Начну писать про диаспору и выселение, ведь именно этими громкими словами и скреплена моя внутренняя история, как вот именно ложь не позволяет скрыть правду. Слово «изгнание» я употребляю не потому, что оно кажется мне терминологически верным, а потому, что оно близко к вещи куда более сокровенной, мучительной, нелицеприятной: к изгнанию из собственного «я», в том смысле, что я запросто мог бы прожить другую жизнь в другом месте, с иными привязанностями, как другой человек.
О разных местах я продолжаю писать потому, что некоторые из них — шифры, и в них на деле написано обо мне: как и я сам, они старомодны, неприкаянны, зыбки, непонятным образом всунуты в гущу больших городов; это места, которые стали двойниками не только Александрии, но и меня самого. Я иду мимо них и думаю о себе.
Вернемся вспять лет на тридцать.
Октябрь 1968 года, я только что прибыл в Нью-Йорк. Студеные утра. Я тут вторую неделю. Нашел работу в почтовом отделе Линкольн-центра. Когда я разношу почту в 10:30 утра, плаза совершенно пуста, фонтан молчит. Здесь каждое утро напоминает мне о раннем детстве, когда мама водила меня на долгие прогулки по тихой дороге на плантацию, далеко от дома.
В этом воспоминании есть что-то умиротворяющее. Каждое утро, выходя из дома, я знаю, что с первым вдохом студеного манхэттенского воздуха меня окутает память об этих утрах на плантации, о руке, которая держала мою руку на всем долгом пути.
Переместимся на два с лишним десятилетия вперед. 1992 год. В теплые летние дни в полдень я еду к маме на Шестидесятую улицу, где она по-прежнему служит в конторе. Мы покупаем бутерброды и фрукты на Бродвее и совершаем недолгую прогулку до каменной затененной скамейки в Дэмрош-парке рядом с Линкольн-центром. Иногда со мной мой двухлетний сын, он скачет вокруг, иногда хватает еду, опять убегает и прячется между высокими клумбами.

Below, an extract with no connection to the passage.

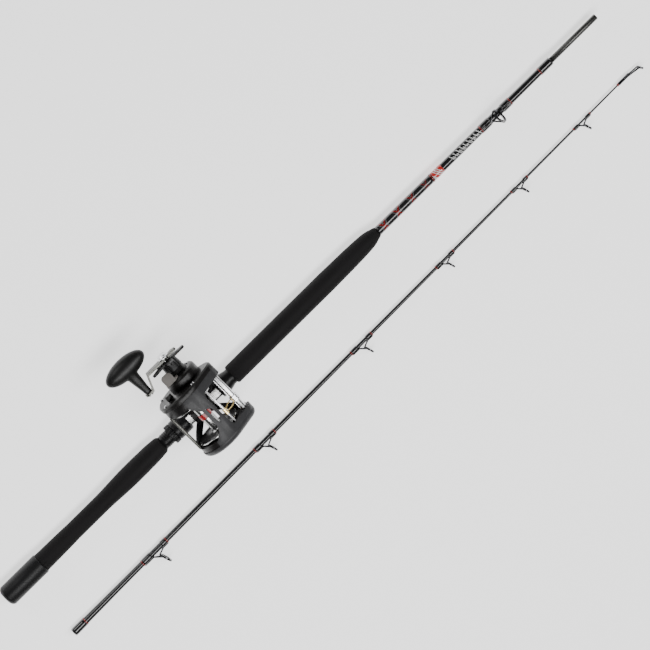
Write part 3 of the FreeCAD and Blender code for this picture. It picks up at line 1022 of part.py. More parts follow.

Потом мы провожаем маму обратно в контору; прощаемся, идем на Бродвей, чтобы там сесть на автобус напротив крошечного сквера, где стоит статуя Данте. Я рассказываю сыну про Паоло и Франческу, про жестокого Джанчотто, про изгнанника Фаринату и графа Уголино, умершего от голода вместе с детьми.
Статуя Данте и сейчас напоминает мне о том, что я рассказывал сыну; напоминает об этом сквере и о других сквериках, о которых я с тех пор писал, напоминает о сыновнем стыде за то, что мама моя, которой за семьдесят, вынуждена выполнять такую бессмысленную работу, что я вожу ее на прогулки, хотя для нее слишком жарко, и что, засев за воспоминания о нашей жизни в Египте, я нанял няньку на полный день, которая только рада, что иногда я беру сына с собой на очередной обед, а мне эти обеды порой совсем некстати, потому что отрывают от работы. Я вспоминаю это лето, вспоминаю, как огрызался, когда мама упрекала меня за очередное опоздание.
Однажды я сорвался и довел ее за обедом до слез, а потом вернулся домой и написал о том, как она сидела на балконе нашего дома в Александрии и курила сигарету, как ветер ерошил ее волосы, когда однажды она приехала забрать меня из школы — кто-то ей позвонил и сказал, что до конца дня меня выгнали с уроков. Трамвай вез нас в центр, и мы одно за другим произносили названия остановок.
Сейчас, оглядываясь на эти жаркие дни в Линкольн-центре, я вижу двух мальчиков, себя и своего сына, вижу маму такой, какой она была за обедом в начале девяностых и какой я ее помню на прогулках к плантации двумя с половиной десятками лет раньше. Но отчетливее всего на тех каменных скамейках в Дэмрош-парке передо мною вырисовывалась та мама, которая ехала со мной в трамвае: умиротворенная, жизнерадостная, беспечная — декламирует мне названия остановок, и лицо озарено солнцем.
Я не солгал насчет названий остановок, а вот то, что она приехала за мною в школу в тот день, придумал. Это неважно. Скрытый нерв этой сцены в другом: в моем стремлении остаться дома и писать, при отсутствии понимания, о которой маме я пишу, в желании вернуть ей молодость и снова стать ее маленьким сыном, в том, что мы оба могли бы остаться в Египте, но, может, хорошо, что не остались.
А может, суть тут в том, что я не смог в тот день спасти ее от работы и в переиначенном виде вышло, что она спасла меня от уроков; а может, суть в моем нежелании поверить в то, что полностью вымышленная сцена способна вызвать такой катарсис — что ложь действительно способна очистить голову от мертвого мнемонического груза.